This has been a magnificent, resplendent, roaring rebound of a season for the Texas Christian Horned Frogs.
Stuck in the muck at 4-8 in 2013, the Frogs faced plenty of questions — all of them legitimate — about their very ability to survive, let alone thrive, in the Big 12. Yes, TCU had endured a lot of bad luck in its first two Big 12 seasons — personal problems for quarterback Casey Pachall; another player quitting football; other players getting booted from the team and/or the school for various kinds of offenses — but for how many seasons can personnel issues get in the way of progress? Patience is a virtue in sports… but it is not a limitless virtue. At some point, leaders and performers have to change the conversation. Everyone in Fort Worth entered 2014 hoping such a story could be authored, but few were convinced this team could go 11-1 and look so good in doing so.
Doug Meacham, the offensive coordinator at the heart of TCU’s turnaround, managed to take the raw skills of quarterback Trevone Boykin and transform them into actualized potential. Head coach Gary Patterson — who had the good sense to hire Meacham in the first place and embrace a new offensive approach — stabilized the team’s defense after its costly fourth-quarter collapse against Baylor. While Oklahoma and Texas — the biggest brand names in the Big 12 — stumble and grope for a stronger, more secure place in the conference, TCU and Baylor are both lookin down on their tradition-soaked competitors, enjoying the view.
Yet, there’s a cruel and bitter twist involved in that fact: Even as TCU rises above the Sooners and Longhorns, it is hard — if not impossible — for the Frogs to shake the notion that if their purple colors were instead the crimson of Boomer Sooner or the burnt orange of Texas, they’d be in the College Football Playoff, preparing to face Alabama in the Sugar Bowl.
Even when TCU wins, it loses. This is an all-too-typical story for a program that has been dragged through several conferences since the death of its longtime home, the Southwest Conference, in 1995. TCU has packed its bags for the WAC and Conference USA and the Mountain West. It jumped to the Big East for a cup of coffee in the realignment whirl, only to realize that its new league — joined in part for the purpose of getting greater access to BCS bowls — was not going to survive much longer as a football entity. The school found refuge in the Big 12, but nearly two decades of a precarious existence relative to conference affiliation underscored the difficulty of life as a TCU coach, player or partisan.

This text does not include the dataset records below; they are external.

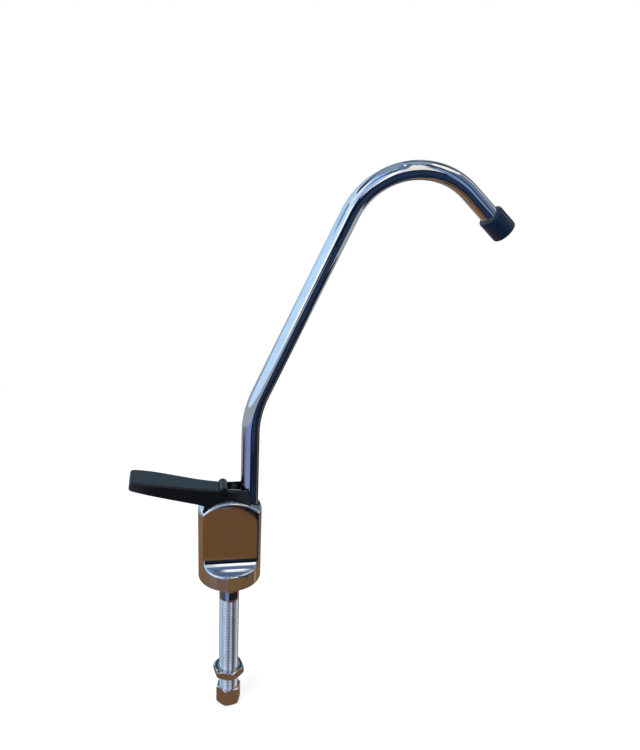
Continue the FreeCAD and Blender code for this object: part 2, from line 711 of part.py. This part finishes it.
def make_tube():
    path, end = spout_path(OUTLET_LENGTH - TIP_LENGTH + TIP_TUBE_DEPTH)
    start = Vector(spout_x, 0, tube_z)
    outside = Part.Wire(Part.makeCircle(tube_r, start, up))
    inside = Part.Wire(Part.makeCircle(tube_r - TUBE_WALL, start, up))
    return path.makePipeShell([outside], True, False).cut(path.makePipeShell([inside], True, False))


parts["spout_tube"] = make_tube()


# Spout tip and the flow straightener pressed in it, drawn upright and then set on the tube's end
def make_tip():
    radius = TIP_DIAMETER / 2
    tip = cylinder(radius, 0, TIP_LENGTH)
    rims = [edge for edge in tip.Edges if edge.BoundBox.ZLength < EDGE_MARGIN]
    tip = tip.makeFillet(TIP_EDGE_RADIUS, rims)
    tip = tip.cut(cylinder(tube_r + THREAD_GAP, TIP_LENGTH - TIP_TUBE_DEPTH, TIP_LENGTH + CUT_OVERRUN))
    tip = tip.cut(cylinder(tube_r - TIP_STOP_WIDTH, -CUT_OVERRUN, TIP_LENGTH))
    recess_top = TIP_LIP + STRAIGHTENER_THICKNESS + SEAT_GAP
    return tip.cut(cylinder(STRAIGHTENER_DIAMETER / 2 + THREAD_GAP, -CUT_OVERRUN, recess_top))


def make_straightener():
    disc = cylinder(STRAIGHTENER_DIAMETER / 2, TIP_LIP, TIP_LIP + STRAIGHTENER_THICKNESS)
    places = [(0, 0)]
    for step in range(STRAIGHTENER_HOLES):
        angle = 2 * math.pi * step / STRAIGHTENER_HOLES
        reach = STRAIGHTENER_HOLE_CIRCLE / 2
        places.append((reach * math.cos(angle), reach * math.sin(angle)))
    return drilled(disc, STRAIGHTENER_HOLE / 2, places, 0, TIP_LIP + STRAIGHTENER_THICKNESS + CUT_OVERRUN)


def on_outlet(solid):
    """Move a piece drawn upright with its outlet face at z = 0 to the end of the spout."""
    path, end = spout_path(OUTLET_LENGTH)
    tilt = RISER_BEND_ANGLE + CROOK_ANGLE - 180
    solid.rotate(Vector(0, 0, 0), across, tilt)
    solid.translate(end)
    return solid


parts["spout_tip"] = on_outlet(make_tip())
parts["flow_straightener"] = on_outlet(make_straightener())


# Bushing that steadies the tube in the mouth of the socket
def make_bushing():
    over_top = bushing_top_z + CUT_OVERRUN
    bushing = cylinder(MOUTH_DIAMETER / 2 - THREAD_GAP, mouth_z, bushing_top_z, spout_x)
    return bushing.cut(cylinder(tube_r + RUNNING_GAP, mouth_z - CUT_OVERRUN, over_top, spout_x))


parts["spout_bushing"] = make_bushing()


# Spout adapter, its two O-rings and the split ring that keeps it in the socket
first_ring_z = adapter_z + SPOUT_RING_FROM_END
spout_ring_heights = [first_ring_z, first_ring_z + SPOUT_RING_SPACING]
spout_ring_reach = socket_r - SEAT_GAP


def make_adapter():
    shoulder_z = tube_z - SEAT_GAP
    spigot_r = tube_r - TUBE_WALL - THREAD_GAP
    spigot_top = tube_z + ADAPTER_SPIGOT_LENGTH
    adapter = cylinder(adapter_r, adapter_z, shoulder_z, spout_x)
    adapter = adapter.fuse(cylinder(spigot_r, shoulder_z, spigot_top, spout_x)).removeSplitter()
    waterway_r = ADAPTER_WATERWAY / 2
    adapter = adapter.cut(cylinder(waterway_r, adapter_z - CUT_OVERRUN, spigot_top + CUT_OVERRUN, spout_x))
    for height in spout_ring_heights:
        adapter = adapter.cut(ring_groove(spout_ring_reach, SPOUT_RING_SECTION, height, spout_x))
    slot_low = retainer_z - RETAINER_THICKNESS / 2 - RUNNING_GAP
    slot_high = retainer_z + RETAINER_THICKNESS / 2 + RUNNING_GAP
    slot = cylinder(socket_r, slot_low, slot_high, spout_x)
    return adapter.cut(slot.cut(cylinder(RETAINER_BORE / 2 - RUNNING_GAP, slot_low, slot_high, spout_x)))


def make_spout_rings():
    rings = [o_ring(spout_ring_reach, SPOUT_RING_SECTION, z, spout_x) for z in spout_ring_heights]
    return Part.makeCompound(rings)


def make_retaining_ring():
    low = retainer_z - RETAINER_THICKNESS / 2
    high = retainer_z + RETAINER_THICKNESS / 2
    ring = cylinder(RETAINER_DIAMETER / 2, low, high, spout_x)
    ring = ring.cut(cylinder(RETAINER_BORE / 2, low - CUT_OVERRUN, high + CUT_OVERRUN, spout_x))
    split_corner = Vector(spout_x - RETAINER_SPLIT / 2, 0, low - CUT_OVERRUN)
    split_height = RETAINER_THICKNESS + 2 * CUT_OVERRUN
    return ring.cut(Part.makeBox(RETAINER_SPLIT, RETAINER_DIAMETER, split_height, split_corner))


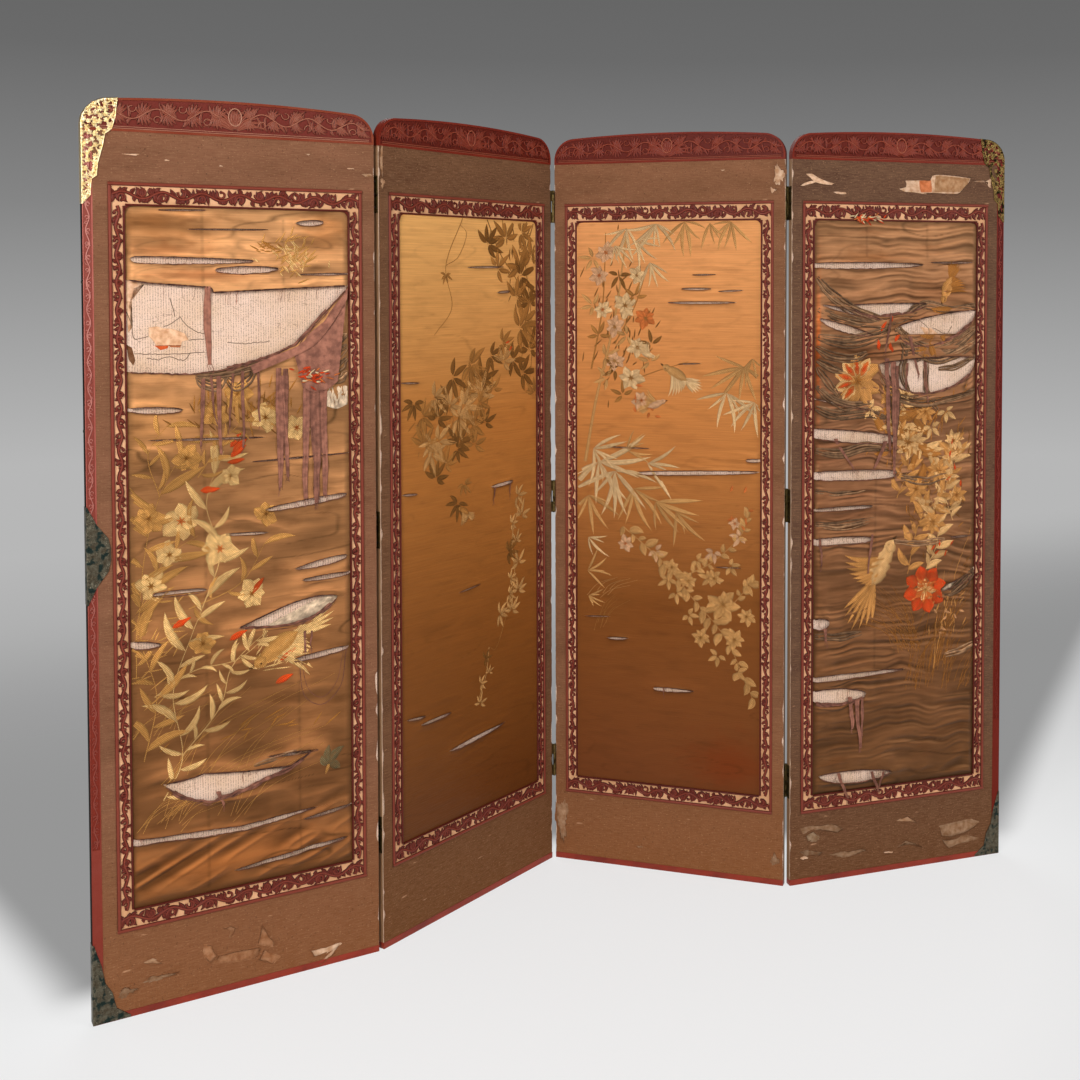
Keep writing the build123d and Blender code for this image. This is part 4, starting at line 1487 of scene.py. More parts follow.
    def tint(self, x: np.ndarray, z: np.ndarray) -> np.ndarray:
        """What stains and seams do to the silk's colour.

        Args:
            x: places across the leaf.
            z: places up it.

        Returns:
            Three channels for each place.
        """
        tint = np.ones((*x.shape, 3))
        for stain in STAINS[self.leaf.number]:
            tint *= Stain(*stain).tell(x, z)
        for seam, low, high in SEAMS[self.leaf.number]:
            dark = np.exp(-((x - seam) / 2.8) ** 2) * ((z > low) & (z < high)) * (0.7 + 0.3 * np.sin(z / 3.1))
            tint *= (1 - 0.34 * dark)[..., None]
        return tint

    def front(self, x: np.ndarray, z: np.ndarray) -> np.ndarray:
        """Depth of the foremost silk about some places, as it lies now.

        Args:
            x: places across the leaf.
            z: places up it.

        Returns:
            A depth for each.
        """
        column = ((x - self.sheet.left) / self.cell).astype(int)
        row = ((z - self.sheet.bottom) / self.cell).astype(int)
        near = [self.map[np.clip(row + i, 0, self.map.shape[0] - 1),
                         np.clip(column + j, 0, self.map.shape[1] - 1)]
                for i in (-1, 0, 1) for j in (-1, 0, 1)]
        return np.minimum.reduce(near)

    def build(self) -> bpy.types.Object:
        """Makes the satin's piece, which stands for its CAD node.

        Returns:
            The piece.
        """
        patches = Patches()
        columns = round((self.sheet.right - self.sheet.left) / (self.step * 1.15))
        x = np.linspace(self.sheet.left, self.sheet.right, columns)
        cut_low, cut_high, _, _ = self.lips(x)
        starts = np.vstack([np.full_like(x, self.sheet.bottom), cut_high])
        ends = np.vstack([cut_low, np.full_like(x, self.sheet.top)])
        for start, end in zip(starts, ends):
            rows = max(2, math.ceil((end - start).max() / self.step) + 1)
            share = np.linspace(0, 1, rows)[:, None]
            nudge = np.zeros_like(share)
            nudge[0], nudge[-1] = 1e-4, -1e-4
            z = start + (end - start) * share + nudge
            across = np.broadcast_to(x, z.shape).copy()
            place = self.laid(across, z)
            # painted light: the satin is lighter where it leans back towards the light from above, and darker
            # where it leans forward
            lean = np.gradient(place.depth, axis=0) / np.maximum(np.gradient(place.z, axis=0), 0.3)
            shade = place.shade * (1 + 0.75 * np.clip(lean, -0.8, 0.8))
            patches.add(np.stack([across, place.depth, place.z], -1), shade[..., None] * self.tint(across, z))
        points = np.concatenate(patches.points)
        row = ((points[:, 2] - self.sheet.bottom) / self.cell).astype(int)
        column = ((points[:, 0] - self.sheet.left) / self.cell).astype(int)
        np.minimum.at(self.map, (row, column), points[:, 1])
        finish = SATINS[self.leaf.number]
        piece = patches.piece(self.leaf.node("satin"), self.leaf, finish, "silk_satin", weld=True)
        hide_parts(self.leaf.node("silk_panel"))
        return piece


# ---------------------------------------------------------------- embroidery
# how far the silks of a leaf have browned
FLOSS_FADES = {1: (0.95, 0.88, 0.68), 4: (0.86, 0.74, 0.6)}


def about(draw: random.Random, centre: Point, spread: Point) -> Point:
    """A place near a centre, likeliest in its middle."""
    return (centre[0] + draw.gauss(0, 0.5) * spread[0], centre[1] + draw.gauss(0, 0.5) * spread[1])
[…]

What also underscored the hardship of TCU’s existence over the past few decades was the fact that the Frogs — like fellow traveler Boise State — didn’t always get the bowl they deserved. The 2008 Poinsettia Bowl against Boise State was one such example, the 2011 Poinsettia against Louisiana Tech an even better example. The lack of a playoff system or a plus-one after the bowls deprived TCU of a chance to face Auburn for the 2010 national title, and the BCS locked the Frogs out of the 2009 season’s championship game against Alabama in Pasadena. TCU had a strong claim to the No. 2 ranking in college football at the end of the 2009 regular season. Naturally, Texas — with its long reach and TV clout — boxed the Frogs out of that trip to the Rose Bowl stadium.
To be a Horned Frog is to be overshadowed by bigger, taller creatures… even in moments of success, prosperity and renewal.
It is with this historical pattern in mind that TCU goes to Atlanta, the geographical heart of the Southeastern Conference and a place the Ole Miss Rebels have already played in this season, on Aug. 28 against Boise State.
As mentioned in our examination of conference strength within the context of bowl games, TCU is in a can’t-win position here. If the Frogs defeat Ole Miss, they will have done something they’re expected to do — it’s not their fault, but it’s the reality of their situation.
TCU is a team that tied for the lead in the Big 12 standings — co-champion or not, the Frogs’ place in their league confers upon them a responsibility to do well. Since Ole Miss is the third-best team in the SEC West and therefore probably the third-best team in the SEC, this bowl matchup places the burden on TCU — as the team finishing higher in its conference — to succeed.
When a bowl matchup involves “equal finishers” — the champion of one conference against the champion in another; the runner-up in one league against the runner-up in the other — both teams and conferences share the pressure of the occasion. When the matchups are imbalanced, the higher finisher in one conference is saddled with all the expectations and scrutiny but less of a natural upside if it manages to win. This is much less the case in the Cotton and Orange Bowls, where the matchups are more even on paper and there isn’t a two-win disparity between the two sides as there is in the Peach Bowl.
TCU really is playing for little more than respect in this game. Yes, respect is a very big deal, but it can seem to be little more than bread crumbs when compared to one of the two playoff semifinals.
Can the Horned Frogs value respect enough to play their best game against Ole Miss? They certainly can.
After all, they’ve had to fight for respect — and have done so quite successfully — ever since Gary Patterson took over this program as its permanent head coach in 2001.